_Set task_: Gather every line that includes the word "finishes", please.

_Data extract_:
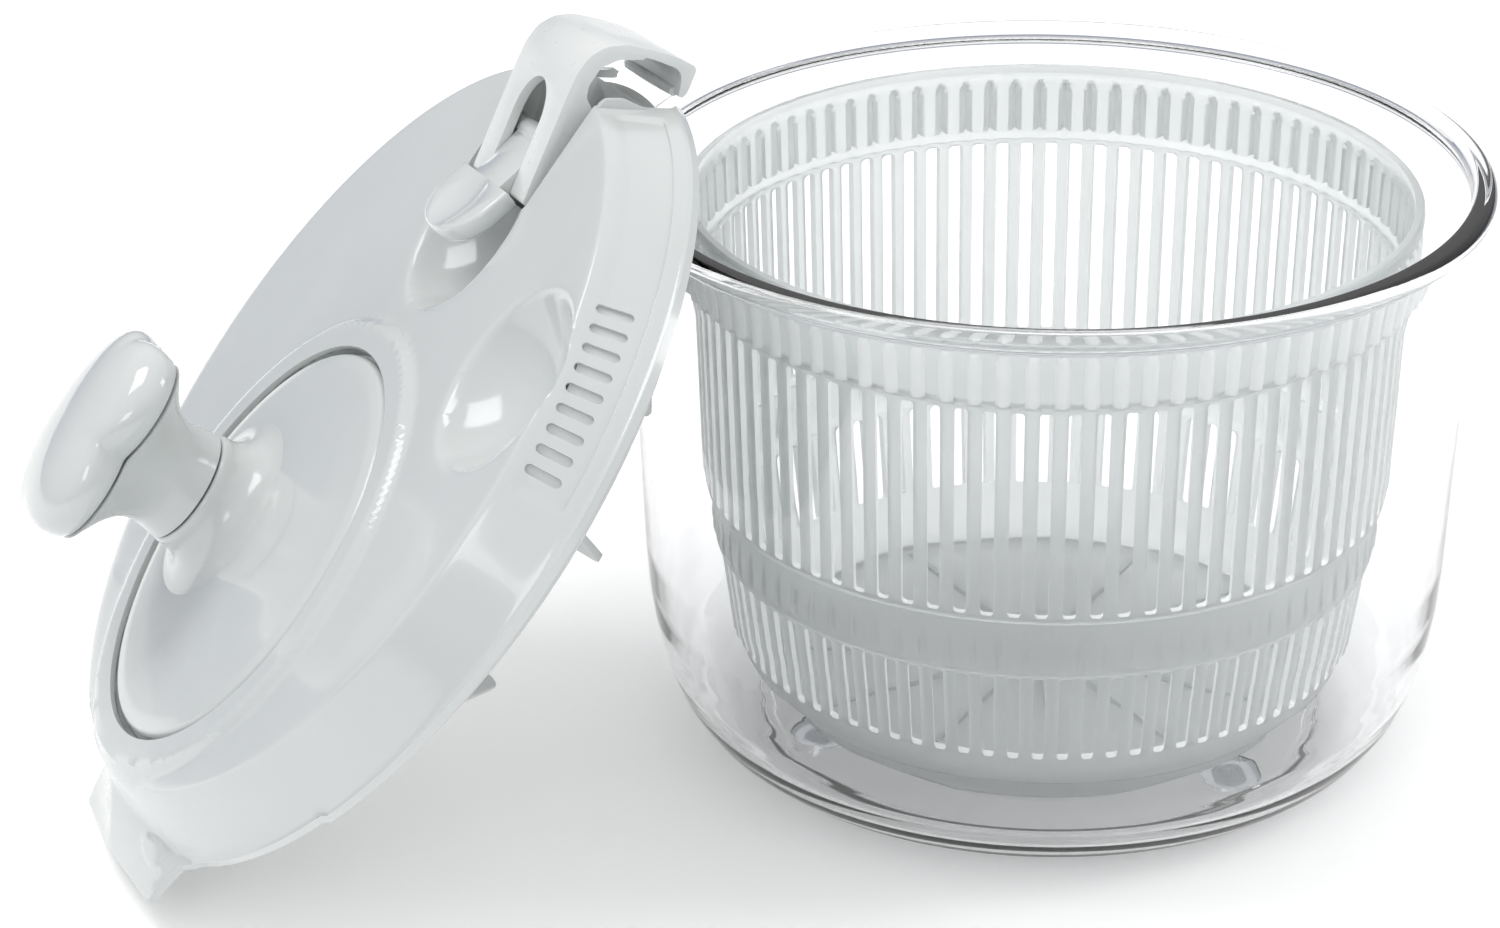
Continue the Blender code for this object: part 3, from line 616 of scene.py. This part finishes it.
def build_crank():
    disc = [(0.0, 24.5), (40.0, 24.6), (56.2, 24.5), (59.8, 23.9), (60.9, 22.4), (60.9, 19.5), (58.8, 19.5),
            (58.8, 21.0), (57.6, 22.0), (45.4, 22.0), (45.4, 15.9), (42.8, 15.9), (42.8, 22.0), (0.0, 22.0)]
    body = lathe("crank_disc_body", disc, CRANK, [WHITE], "crank", "white_plastic", 1.4, 176, 5)
    hidden_by(body, "crank_disc")
    flare = [(0.0, 37.2), (13.6, 37.2), (14.2, 36.4), (15.2, 36.4), (15.8, 37.2), (16.6, 37.2), (17.3, 36.6),
             (17.5, 35.0)]
    for k in range(1, 15):
        t = k / 14
        flare.append((17.5 + 14.5 * t ** 1.9, 24.35 + 10.6 * (1 - t) ** 2.1))
    flare += [(30.0, 23.4), (12.2, 23.4), (12.2, 31.0), (0.0, 31.0)]
    at = (1.0, 27.0)
    post = made("crank_post", *ring_mesh(rounded(flare, 0.35, 2), 120, at), CRANK, [WHITE], "crank",
                "white_plastic")
    stubs = []
    for a in (-85.0, 14.0, 167.0):
        spot = (38.4 * math.cos(math.radians(a)), 38.4 * math.sin(math.radians(a)))
        stubs.append(ring_mesh([(1.7, 22.4), (1.7, 15.9), (4.0, 15.9), (4.0, 22.4)], 40, spot))
    made("crank_stubs", *together(stubs), CRANK, [WHITE], "crank", "white_plastic")
    return post


KNOB_POINTS = 144
KNOB_HALF = (31.4, 24.5)


def knob_ring(z, half_x, half_y, lobes, round_share=0.0):
    """One section of the knob. Four soft lobes with narrow valleys between them; a circle at its foot."""
    points = []
    for i in range(KNOB_POINTS):
        a = math.tau * i / KNOB_POINTS
        c, s = math.cos(a), math.sin(a)
        base = 1 / math.sqrt((c / half_x) ** 2 + (s / half_y) ** 2)
        wave = math.sqrt(math.sin(2 * a) ** 2 + 0.012)
        r = base * (1 + lobes * (wave - 0.64))
        points.append((r * c, r * s, z))
    return points


def build_knob():
    stem = []
    for z, a, b, lobes in ((37.7, 16.2, 16.2, 0), (38.0, 16.9, 16.9, 0), (40.0, 16.6, 16.6, 0),
                           (43.5, 16.0, 15.9, 0), (47.0, 15.9, 15.6, 0.01), (50.0, 16.8, 16.0, 0.03),
                           (53.0, 18.8, 17.2, 0.06), (56.0, 22.0, 18.8, 0.11), (58.5, 25.2, 20.6, 0.19),
                           (60.6, 28.2, 22.4, 0.26), (62.2, 30.4, 23.8, 0.31), (62.9, 31.3, 24.4, 0.33),
                           (63.2, 30.8, 23.9, 0.33)):
        stem.append(knob_ring(z, a, b, lobes))
    verts, faces = loft_mesh(stem)
    body = made("knob_stem_body", verts, faces, KNOB, [WHITE], "knob", "white_plastic")
    boolean(body, [cutter(*ring_mesh([(0, 70), (7.2, 70), (7.2, 58.3), (4.2, 58.3), (4.2, 30), (0, 30)], 64),
                          KNOB)])
    hidden_by(body, "knob_stem")
    cap = []
    levels = ((63.9, 0.97, 0.33), (64.2, 1.0, 0.33), (65.6, 1.028, 0.31), (67.6, 1.045, 0.28),
              (69.6, 1.046, 0.245), (71.4, 1.03, 0.21), (73.0, 0.995, 0.17), (74.4, 0.94, 0.135),
              (75.6, 0.865, 0.10), (76.6, 0.775, 0.08), (77.4, 0.67, 0.06), (78.05, 0.55, 0.04),
              (78.5, 0.42, 0.03), (78.8, 0.28, 0.02), (78.95, 0.13, 0.0), (79.0, 0.02, 0.0))
    for z, share, lobes in levels:
        cap.append(knob_ring(z, KNOB_HALF[0] * share, KNOB_HALF[1] * share, lobes))
    top = made("knob_cap_body", *loft_mesh(cap), KNOB, [GLOSS], "knob", "gloss_white_plastic", 50)
    hidden_by(top, "knob_cap")


def build_drive():
    plate = [(0.0, -7.6), (87.4, -7.6), (88.0, -8.2), (88.0, -9.8), (87.4, -10.2), (40.0, -10.2),
             (39.2, -9.7), (34.8, -9.7), (34.0, -10.2), (0.0, -10.2)]
    body = made("drive_plate_body", *ring_mesh(rounded(plate, 0.4, 2), 144), LID, [INNER], "drive",
                "white_plastic")
    square = prism_mesh([(-4.3, -4.3), (4.3, -4.3), (4.3, 4.3), (-4.3, 4.3)], -14, 0)
    boolean(body, [cutter(*square, LID)])
    hidden_by(body, "drive_plate")
    fin = [(58.0, -8.6), (58.0, -12.4), (59.4, -37.8), (60.8, -40.0), (62.4, -40.0), (90.8, -15.4),
           (91.0, -11.6), (90.2, -9.2), (86.0, -8.6)]
    parts = []
    for i in range(8):
        v, f = prism_mesh(rounded(fin, 1.6, 4), -1.3, 1.3, True)
        parts.append((turned_about(v, -34.0 - 45.0 * i), f))
    fins = made("drive_fins", *together(parts), LID, [INNER], "drive", "white_plastic")
    bevel(fins, 0.45, 3)
    settle(fins)


# ---------------------------------------------------------------- clip and lever


def offset(points, dx, dz):
    return [(x - dx, z - dz) for x, z in points]


def build_clip():
    px, pz = CLIP_PIN
    side = [(80.2, 22.6), (112.0, 22.9), (119.0, 22.7), (124.6, 21.2), (128.8, 17.6), (131.2, 12.4),
            (132.6, 4.0), (133.2, -2.0), (132.8, -8.4), (131.6, -9.2), (125.0, -9.2), (123.4, -8.4),
            (123.4, -7.2), (126.4, -6.6), (129.2, -5.6), (130.4, -3.6), (130.2, 4.0), (129.0, 11.4),
            (126.6, 16.0), (123.2, 19.0), (118.6, 20.2), (112.0, 20.2), (80.2, 20.0)]
    hood = made("clip_body", *prism_mesh(rounded(offset(side, px, pz), 1.6, 3), -23, 23, True), CLIP, [SATIN],
                "clip", "white_plastic")
    leg = [(80.2, 21.6), (80.2, 12.8), (82.0, 11.0), (88.0, 11.0), (97.0, 12.2), (106.0, 12.6), (111.0, 14.2),
           (113.6, 17.4), (117.0, 18.2), (122.6, 17.0), (126.6, 13.0), (129.2, 6.2), (130.6, 6.2),
           (130.2, 12.4), (127.4, 17.8), (123.6, 20.6), (118.6, 21.6)]
    legs = [cutter(*prism_mesh(rounded(offset(leg, px, pz), 0.8, 2), -1.25, 1.25, True, y * 21.7), CLIP)
            for y in (-1, 1)]
    boolean(hood, legs, "UNION")
    arch = [(70.0, -11.2)] + [(101.5 + 11.5 * math.cos(math.radians(a)), 11.2 * math.sin(math.radians(a)))
            for a in range(-90, 91, 9)] + [(70.0, 11.2)]
    window = cutter(*prism_mesh([(x - px, y) for x, y in arch], 1.0, 12.0), CLIP)
    holes = [cutter(*prism_mesh(superellipse(1.75, 1.75, 2, 32), -30, 30, True), CLIP),
             cutter(*prism_mesh([(PIN_STEP[0] + x, PIN_STEP[1] + z)
                                 for x, z in superellipse(1.6, 1.6, 2, 32)], -30, 30, True),
                    CLIP)]
    boolean(hood, [window] + holes)
    bevel(hood, 0.55, 3, 40)
    settle(hood)
    hidden_by(hood, "clip_frame")
    bead = []
    for k in range(9):
        t = -1 + k / 4
        bead.append([(39.9 + 1.5 * math.cos(a) * (1 - 0.2 * t * t), t * 19.0,
                      -22.5 + 1.5 * math.sin(a) * (1 - 0.2 * t * t))
                     for a in np.arange(16) * math.tau / 16])
    made("clip_hook_bead", *loft_mesh(bead), CLIP, [SATIN], "clip", "white_plastic")


PAD_BACK, PAD_MIDDLE, PAD_REACH, PAD_HALF = -18.8, -24.8, 14.6, 19.4
DISH_R, DISH_Z, DISH_X = 36.0, 36.9, -28.6


def pad_outline(inset, count=60):
    """Thumb pad seen from above: a round front and a straight back with square shoulders."""
    back, half = PAD_BACK - 0.3 * inset, PAD_HALF - inset
    outline = [(back, -half), (back, half)]
    for k in range(count + 1):
        t = math.pi * (0.5 + k / count)
        outline.append((PAD_MIDDLE - (PAD_REACH - inset) * abs(math.cos(t)) ** 0.87,
                        math.copysign(half * abs(math.sin(t)) ** 0.87, math.sin(t))))
    return outline


def build_lever():
    lx, lz = LEVER_PIN
    rings = [[(x, y, z) for x, y in pad_outline(inset)] for z, inset in (
        (-3.7, 3.4), (-3.6, 2.6), (-3.2, 1.3), (-2.2, 0.4), (-0.8, 0.0), (1.4, 0.0), (2.1, 0.25), (2.5, 0.8),
        (2.6, 1.6))]
    pad = made("lever_body", *loft_mesh(rings), LEVER, [GLOSS], "lever", "gloss_white_plastic")
    neck = [(72.0, 13.6), (93.6, 13.4), (96.0, 12.6), (103.6, 10.2), (105.2, 11.0), (104.6, 12.6),
            (100.0, 16.6), (98.6, 18.8), (93.0, 18.2), (84.0, 17.4), (72.0, 17.2)]
    more = [cutter(*prism_mesh(rounded(offset(neck, lx, lz), 1.0, 3), -10.8, 10.8, True), LEVER),
            cutter(*prism_mesh(superellipse(3.4, 3.4, 2, 40), -19.6, 19.6, True), LEVER)]
    boolean(pad, more, "UNION")
    ball = [(DISH_R * math.sin(math.radians(2.0 * k)), DISH_Z - DISH_R * math.cos(math.radians(2.0 * k)))
            for k in range(17)]
    dish = [(0.0, 12.0), (ball[-1][0], 12.0)] + ball[::-1]
    cuts = [cutter(*ring_mesh(dish, 96, (DISH_X, 0.0)), LEVER),
            cutter(*prism_mesh(superellipse(1.65, 1.65, 2, 32), -30, 30, True), LEVER)]
    boolean(pad, cuts)
    bevel(pad, 0.35, 2, 40)
    settle(pad, 40)
    hidden_by(pad, "thumb_lever")


# ---------------------------------------------------------------- studio


def soft_light(name, place, target, size, watts, colour=(1, 1, 1)):
    data = bpy.data.lights.new(name, "AREA")
    data.shape = "RECTANGLE"
    data.size, data.size_y = size
    data.energy = watts
    data.color = colour
    obj = bpy.data.objects.new(name, data)
    bpy.context.scene.collection.objects.link(obj)
    obj.location = place
    obj.rotation_euler = (Vector(target) - Vector(place)).to_track_quat("-Z", "Y").to_euler()
    return obj


def build_studio():
    scene = bpy.context.scene
    scene.view_settings.view_transform = "Standard"
    scene.view_settings.look = "None"
    scene.view_settings.exposure = 0.0
    world = bpy.data.worlds.new("studio")
    scene.world = world
    world.use_nodes = True
    nodes, links = world.node_tree.nodes, world.node_tree.links
    back = nodes["Background"]
    coords = nodes.new("ShaderNodeTexCoord")
    split = nodes.new("ShaderNodeSeparateXYZ")
    ramp = nodes.new("ShaderNodeValToRGB")
    links.new(coords.outputs["Generated"], split.inputs["Vector"])
    links.new(split.outputs["Z"], ramp.inputs["Fac"])
    links.new(ramp.outputs["Color"], back.inputs["Color"])
    ramp.color_ramp.elements[0].position = 0.0
    ramp.color_ramp.elements[0].color = (0.20, 0.23, 0.33, 1)
    ramp.color_ramp.elements[1].position = 1.0
    ramp.color_ramp.elements[1].color = (1, 1, 1, 1)
    for spot, tone in ((0.20, 0.55), (0.42, 0.72), (0.56, 1.0)):
        stop = ramp.color_ramp.elements.new(spot)
        stop.color = (tone, tone, tone * 1.01, 1)
    back.inputs["Strength"].default_value = 1.0
    floor_mat = moulded("studio_floor", (0.93, 0.93, 0.93), (0.925, 0.925, 0.925), (0.6, 0.7),
                        grain=(400.0, 0.0), wave=(8.0, 0.0))
    glowing(floor_mat, (1, 1, 1), 0.2)
    mesh = bpy.data.meshes.new("floor")
    mesh.from_pydata([(-6, -6, 0), (6, -6, 0), (6, 6, 0), (-6, 6, 0)], [], [(0, 1, 2, 3)])
    mesh.materials.append(floor_mat)
    floor = bpy.data.objects.new("floor", mesh)
    scene.collection.objects.link(floor)
    soft_light("key", (-0.7, 0.3, 1.5), (0.0, 0.0, 0.1), (0.7, 0.7), 7)
    soft_light("right", (1.3, -0.4, 0.9), (0.05, 0.0, 0.1), (0.35, 1.0), 5)
    soft_light("front", (-0.9, -1.3, 0.9), (0.0, 0.0, 0.1), (0.5, 0.4), 2)
    camera = bpy.data.cameras.new("camera")
    camera.sensor_width = 36.0
    camera.lens = 4084 / 1500 * 36.0
    eye = Vector((-0.279, -1.026, 0.594))
    obj = bpy.data.objects.new("camera", camera)
    scene.collection.objects.link(obj)
    look = Vector((0.0015, 0.0224, 0.0817)) - eye
    turn = look.to_track_quat("-Z", "Y").to_matrix().to_4x4()
    obj.matrix_world = Matrix.Translation(eye) @ turn @ Matrix.Rotation(math.radians(-0.35), 4, "Z")
    scene.camera = obj


def finish_cad_nodes():
    finishes = {"cover_screw": STEEL, "crank_screw": STEEL, "drive_screw": STEEL, "knob_axle": STEEL,
                "lever_pin": STEEL, "clip_pin": SATIN, "ring_gear": INNER, "drive_pinion": ACETAL}
    for name, obj in frame["nodes"].items():
        for start, mat in finishes.items():
            if name.startswith(start):
                obj.data.materials.clear()
                obj.data.materials.append(mat)


build_bowl()
build_basket()
build_lid()
build_cover()
build_crank()
build_knob()
build_drive()
build_clip()
build_lever()
finish_cad_nodes()
build_studio()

_Result of this exercise_:
Continue the Blender code for this object: part 3, from line 616 of scene.py. This part finishes it.
    finishes = {"cover_screw": STEEL, "crank_screw": STEEL, "drive_screw": STEEL, "knob_axle": STEEL,
        for start, mat in finishes.items():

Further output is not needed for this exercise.